Seule consolation, l’agonie sera de courte durée, mais entretemps je dois encore subir cette torture incessante. J’ai perdu tout appétit ainsi que mon humanité. Je ressemble à une loque, à un zombie, à un ver de terre. Parce que j’ai vidé la réserve, je dois recycler mes papiers-mouchoirs et ça ne me dérange même pas. Mes seules occupations conscientes sont de boire de l’eau et d’uriner, je mange également quelques chips. Tant qu’à mourir, j’exauce mes dernières volontés. Du côté de la gorge, il y a amélioration, mais je mouche mes poumons et mon cerveau. Décérébré, foutue façon de crever. Mon seul exercice intellectuel encore possible, je peux encore prévoir mes flatulences. Ça m’encourage à penser que ma fin approche.

Jour 6 —Je survis — Une lueur d’espoir

Y aurait-il une vie après la grippe? J’ai mieux dormi que les nuits précédentes, d’épuisement, très certainement, mais au réveil j’ai un peu perdu de ce misérabilisme caractéristique des derniers jours. Mes savates trainent moins lourdement sur le parquet. Mon dos a un peu perdu de son quasi modo. Mon nez coule encore, mais la grande inondation semble vouloir se tarir. Je redécouvre la signification du mot appétit et même le sens de dévorer. Mes cinq sens n’affichent plus leur pancarte «hors d’usage». Je présume toutefois avoir plus d’énergie que la réalité et je redécouvre mon lit assez tôt dans la journée. Malgré ce début de journée en pétard mouillé, une flamme semble s’être toutefois rallumée au plus profond de mon organisme. Il ne me reste qu’à la protéger et à la faire croitre.
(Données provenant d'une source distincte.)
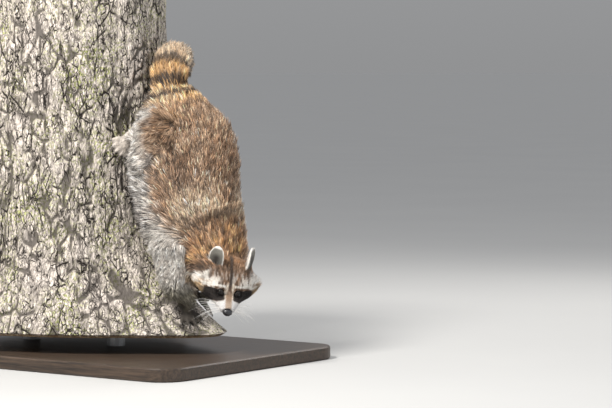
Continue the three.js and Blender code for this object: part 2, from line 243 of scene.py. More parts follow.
@contextmanager
def editing(thing: Object, kind: str = "VERT", chosen: Array | None = None) -> Iterator[None]:
    """Opens an object's mesh in edit mode, and closes it again.

    Args:
        thing: The object.
        kind: Whether vertices, edges or faces are selected: VERT, EDGE or FACE.
        chosen: For each of them whether it is selected; all of them if left out.

    Yields:
        Nothing, while the mesh is open.
    """
    make_active(thing)
    bpy.ops.object.mode_set(mode="EDIT")
    bpy.ops.mesh.select_mode(type=kind)
    bpy.ops.mesh.select_all(action="SELECT" if chosen is None else "DESELECT")
    if chosen is not None:
        bpy.ops.object.mode_set(mode="OBJECT")
        parts = {"VERT": thing.data.vertices, "EDGE": thing.data.edges, "FACE": thing.data.polygons}
        parts[kind].foreach_set("select", chosen)
        bpy.ops.object.mode_set(mode="EDIT")
    yield
    bpy.ops.mesh.select_mode(type="VERT")
    bpy.ops.object.mode_set(mode="OBJECT")


def face_outward(thing: Object) -> None:
    """Turns all faces of a closed piece outward and shades it smooth."""
    with editing(thing):
        bpy.ops.mesh.normals_make_consistent(inside=False)
    bpy.ops.object.shade_smooth()


def dress(thing: Object, material: Material) -> None:
    """Gives an object one material."""
    thing.data.materials.clear()
    thing.data.materials.append(material)


def keep_piece(thing: Object, material: Material, replaced: tuple = ()) -> None:
    """Lets a finished piece ride the display, take its finish and stand for its CAD nodes.

    Args:
        thing: The finished piece.
        material: Its finish.
        replaced: Names of the CAD nodes that it stands for.
    """
    dress(thing, material)
    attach(thing, BODY)
    if replaced:
        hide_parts(*replaced)
    triangles = sum(len(face.vertices) - 2 for face in thing.data.polygons)
    log.info("%s: %d triangles", thing.name, triangles)


def mesh_object(name: str, points: Array, faces: Array) -> Object:
    """Makes an object from points and equal-sided faces.

    Args:
        name: Name of the object and of its mesh.
        points: Vertex places in metres.
        faces: One row of vertex numbers for each face.

    Returns:
        The new object, linked to the scene.
    """
    mesh = bpy.data.meshes.new(name)
    corners = faces.shape[1]
    mesh.vertices.add(len(points))
    mesh.loops.add(faces.size)
    mesh.loops.foreach_set("vertex_index", faces.astype(np.int32).ravel())
    mesh.polygons.add(len(faces))
    mesh.polygons.foreach_set("loop_start", np.arange(0, faces.size, corners, dtype=np.int32))
    mesh.polygons.foreach_set("use_smooth", np.ones(len(faces), dtype=bool))
    write_points(mesh, points)
    mesh.update(calc_edges=True)
    mesh.validate()
    made = bpy.data.objects.new(name, mesh)
    bpy.context.scene.collection.objects.link(made)
    return made


# ---- Node helpers ----


class NodeSheet:
    """A short way to lay out nodes in one material or node group."""

    def __init__(self, tree: NodeTree) -> None:
        """Keeps the tree whose nodes are laid out."""
        self.tree = tree

    def node(self, kind: str, values: dict | None = None, **settings: object) -> Node:
        """Adds a node.

        Args:
            kind: Blender's name of the node type.
            values: An output to link or a constant to set for each input, by name or number.
            **settings: Properties of the node.

        Returns:
            The new node.
        """
        made = self.tree.nodes.new(kind)
        for name, setting in settings.items():
            setattr(made, name, setting)
        for name, value in (values or {}).items():
            socket = made.inputs[name]
            if isinstance(value, NodeSocket):
                self.tree.links.new(value, socket)
            elif socket.type == "RGBA":
                socket.default_value = (*value, 1.0)
            else:
                socket.default_value = value
        return made

    def place(self) -> NodeSocket:
        """Gives the shaded point's place in the piece's own coordinates."""
        return self.node("ShaderNodeTexCoord").outputs["Object"]

    def stored(self, name: str) -> NodeSocket:
        """Gives the number that the mesh stores under `name`."""
        return self.node("ShaderNodeAttribute", attribute_name=name).outputs["Fac"]

    def maths(self, operation: str, first: object, second: object = 0.0) -> NodeSocket:
        """Joins one or two values by a Math node and returns its result."""
        return self.node("ShaderNodeMath", {0: first, 1: second}, operation=operation).outputs[0]

    def scaled(self, value: object, gain: object, offset: object = 0.0) -> NodeSocket:
        """Multiplies a value by `gain` and adds `offset`."""
        values = {0: value, 1: gain, 2: offset}
        return self.node("ShaderNodeMath", values, operation="MULTIPLY_ADD").outputs[0]

    def vector(self, operation: str, values: dict, output: object = 0) -> NodeSocket:
        """Adds a Vector Math node and returns one of its outputs."""
        return self.node("ShaderNodeVectorMath", values, operation=operation).outputs[output]

    def cells(self, where: object, scale: float, output: str, kind: str = "F1") -> NodeSocket:
        """Adds a Voronoi Texture and returns one of its outputs."""
        values = {"Vector": where, "Scale": scale}
        return self.node("ShaderNodeTexVoronoi", values, feature=kind).outputs[output]

    def noise(self, where: object, scale: float, detail: float = 4.0) -> NodeSocket:
        """Adds a Noise Texture and returns its factor."""
        values = {"Vector": where, "Scale": scale, "Detail": detail}
        return self.node("ShaderNodeTexNoise", values).outputs["Fac"]

    def stretch(self, where: object, scale: tuple) -> NodeSocket:
        """Scales coordinates along each axis."""
        return self.node("ShaderNodeMapping", {"Vector": where, "Scale": scale}).outputs[0]

    def between(self, value: object, low: float, high: float) -> NodeSocket:
        """Maps a value so that `low` becomes 0 and `high` becomes 1, clamped."""
        values = {"Value": value, "From Min": low, "From Max": high}
        return self.node("ShaderNodeMapRange", values).outputs[0]

    def mix(self, share: object, first: object, second: object) -> NodeSocket:
        """Mixes two colours, from `first` at share 0 to `second` at share 1."""
        values = {0: share, 6: first, 7: second}
        return self.node("ShaderNodeMix", values, data_type="RGBA", clamp_factor=True).outputs[2]

    def bump(self, height: object, strength: float, distance: float) -> NodeSocket:
        """Turns a height into a normal."""
        values = {"Height": height, "Strength": strength, "Distance": distance}
        return self.node("ShaderNodeBump", values).outputs[0]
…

Jour 7 — Je prends du mieux — Le retour graduel à la normale

Malgré un sentiment de faiblesse toujours présent, mais grandement atténué, je réussis à vaquer à mes occupations plutôt normalement. Bien sûr, je me déplace encore avec ma boite de papiers-mouchoirs et ma bouteille de sirop contre la toux dans les mains ou les poches, cependant les quintes deviennent de plus en plus espacées. J’ai l’idée d’aller m’acheter un t-shirt avec l’affirmation suivante imprimée dessus: «J’ai survécu à la grippe». Je me retiens, car cette intention me semble encore prématurée, une rechute est si vite arrivée! Alors je m’abstiens malgré le sentiment de fierté d’avoir échappé de justesse à la grande faucheuse. Ça semble exagéré et pourtant je ne donnais pas cher de ma peau lorsque j’étais au plus mal. Vivre avec un bras coupé me semblait moins catastrophique que d’endurer cet ennemi invisible encore plusieurs jours. La nature est bien faite, malgré tout. Ces bestioles nanométriques semblent connaitre notre niveau de tolérance maximal qu’ils atteignent sans toutefois l’outrepasser. Bien entendu, s’ils tuent leur hôte, du même coup ils se suicident, une stratégie perdante qu’ils tentent certainement d’éviter. Le soir du septième jour, j’obtiens une preuve concrète de mon rétablissement en cours, je me sers un glencairn de scotch que je parviens à déguster, le coup de grâce donné à l’ennemi, l’état de grâce pour le survivant.